- Objective:
Return all of the data exactly as given.

- Supplied material:
============================================================

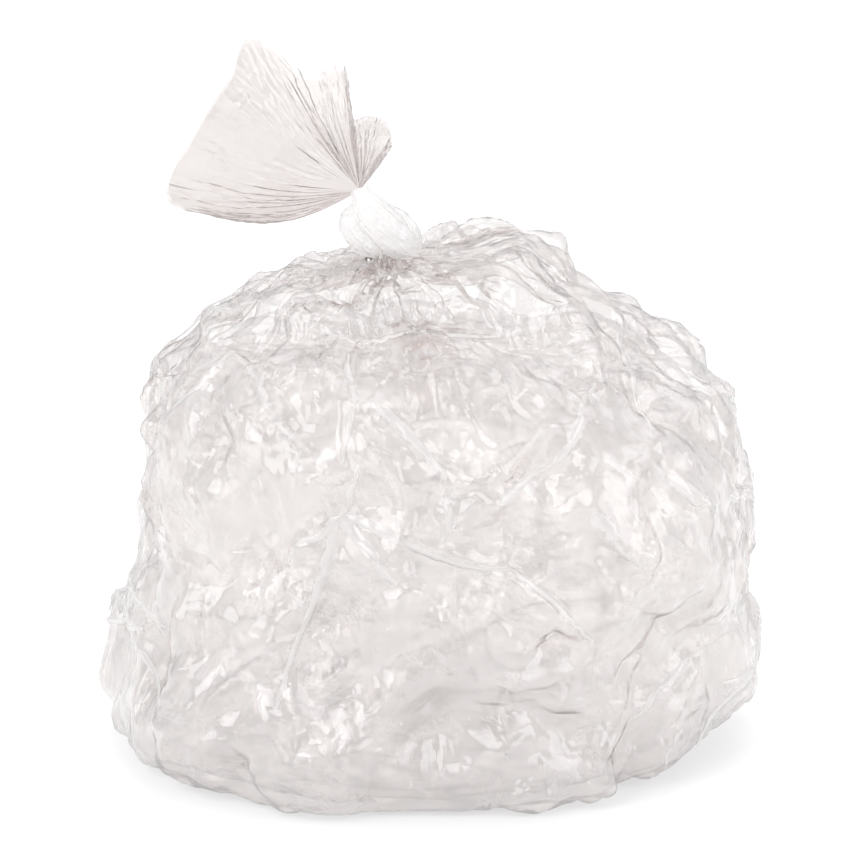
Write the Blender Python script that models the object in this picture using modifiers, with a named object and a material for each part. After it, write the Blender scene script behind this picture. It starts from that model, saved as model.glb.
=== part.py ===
"""Clear poly bag, filled with crumpled film and closed by an overhand knot in its own neck.

Z is up, the bag stands on the floor at z = 0 and its front faces -Y. All sizes are in metres.
The bag is one tube of film: flat base, bulging body, gathered shoulder, neck, knot, and the loose
tail above the knot, whose end is the open mouth. It is lofted as rings of points along that way.
"""

import math

import bmesh
import bpy
from mathutils import Vector, noise

# The filled body
BODY_WIDTH = 0.500
BODY_DEPTH = 0.436
BODY_HEIGHT = 0.390
BODY_SQUARENESS = 2.5  # 2 is an ellipse, and more is a box with rounder corners
RIGHT_CORNER_CUT = 0.13  # how much the lower front right corner draws in, as a share
LEFT_CORNER_CUT = 0.06
RIGHT_CORNER_AT = 310  # degrees anticlockwise from +X
LEFT_CORNER_AT = 230
CORNER_SHARPNESS = 5
FILM_THICKNESS = 0.0003

# Lumps, ridges and facets of the crumpled film: how far they stand proud, and how wide they are
LUMP_HEIGHT = 0.011
LUMP_WIDTH = 0.120
RIDGE_HEIGHT = 0.010
RIDGE_WIDTH = 0.075
FACET_HEIGHT = 0.012
FACET_WIDTH = 0.080
SMALL_FACET_HEIGHT = 0.012
SMALL_FACET_WIDTH = 0.046
FACET_MIX = 7.3  # scatters the facets' own heights, so that neighbours differ
RIDGE_LEVEL = 0.42  # what share of their height ridges stand above the smooth outline
RIDGE_STEEPNESS = 3
FOLD_WIDTH = 0.026
GATHER_HEIGHT = 0.0042
GATHER_COUNTS = (13, 21)  # gathers round the neck, in two overlapping waves
GATHER_DRIFT = 2.5  # how far the gathers wander sideways, in radians of their wave
GATHER_LEVEL = 9.0  # the level from which the gathers run up to the neck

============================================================

- Exercise result:
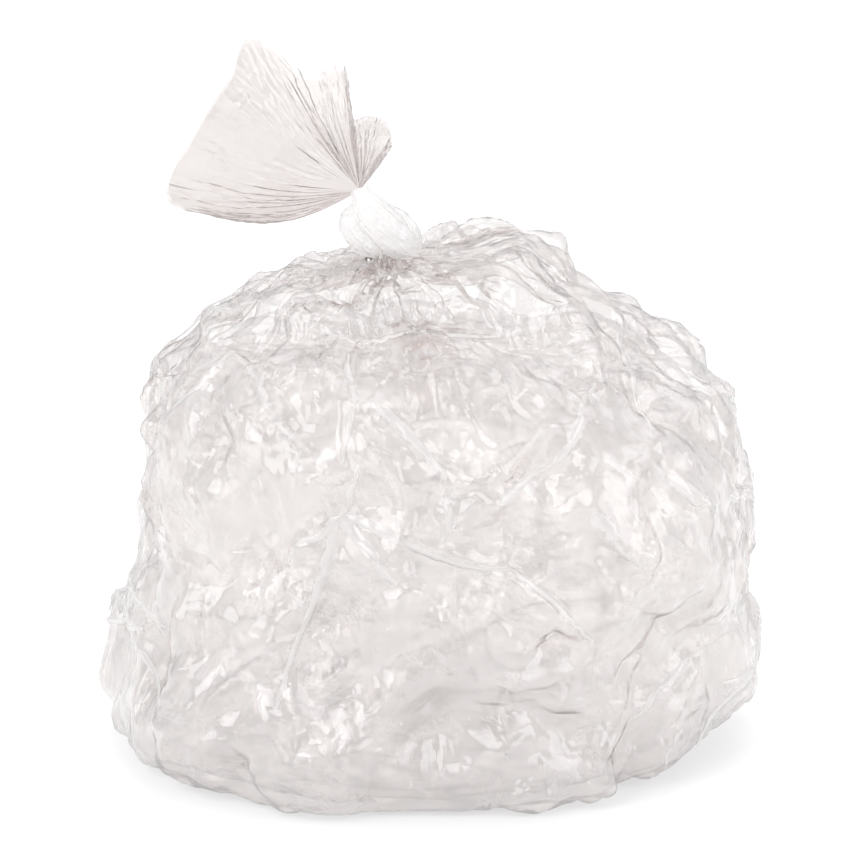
Write the Blender Python script that models the object in this picture using modifiers, with a named object and a material for each part. After it, write the Blender scene script behind this picture. It starts from that model, saved as model.glb.
=== part.py ===
"""Clear poly bag, filled with crumpled film and closed by an overhand knot in its own neck.

Z is up, the bag stands on the floor at z = 0 and its front faces -Y. All sizes are in metres.
The bag is one tube of film: flat base, bulging body, gathered shoulder, neck, knot, and the loose
tail above the knot, whose end is the open mouth. It is lofted as rings of points along that way.
"""

import math

import bmesh
import bpy
from mathutils import Vector, noise

# The filled body
BODY_WIDTH = 0.500
BODY_DEPTH = 0.436
BODY_HEIGHT = 0.390
BODY_SQUARENESS = 2.5  # 2 is an ellipse, and more is a box with rounder corners
RIGHT_CORNER_CUT = 0.13  # how much the lower front right corner draws in, as a share
LEFT_CORNER_CUT = 0.06
RIGHT_CORNER_AT = 310  # degrees anticlockwise from +X
LEFT_CORNER_AT = 230
CORNER_SHARPNESS = 5
FILM_THICKNESS = 0.0003

# Lumps, ridges and facets of the crumpled film: how far they stand proud, and how wide they are
LUMP_HEIGHT = 0.011
LUMP_WIDTH = 0.120
RIDGE_HEIGHT = 0.010
RIDGE_WIDTH = 0.075
FACET_HEIGHT = 0.012
FACET_WIDTH = 0.080
SMALL_FACET_HEIGHT = 0.012
SMALL_FACET_WIDTH = 0.046
FACET_MIX = 7.3  # scatters the facets' own heights, so that neighbours differ
RIDGE_LEVEL = 0.42  # what share of their height ridges stand above the smooth outline
RIDGE_STEEPNESS = 3
FOLD_WIDTH = 0.026
GATHER_HEIGHT = 0.0042
GATHER_COUNTS = (13, 21)  # gathers round the neck, in two overlapping waves
GATHER_DRIFT = 2.5  # how far the gathers wander sideways, in radians of their wave
GATHER_LEVEL = 9.0  # the level from which the gathers run up to the neck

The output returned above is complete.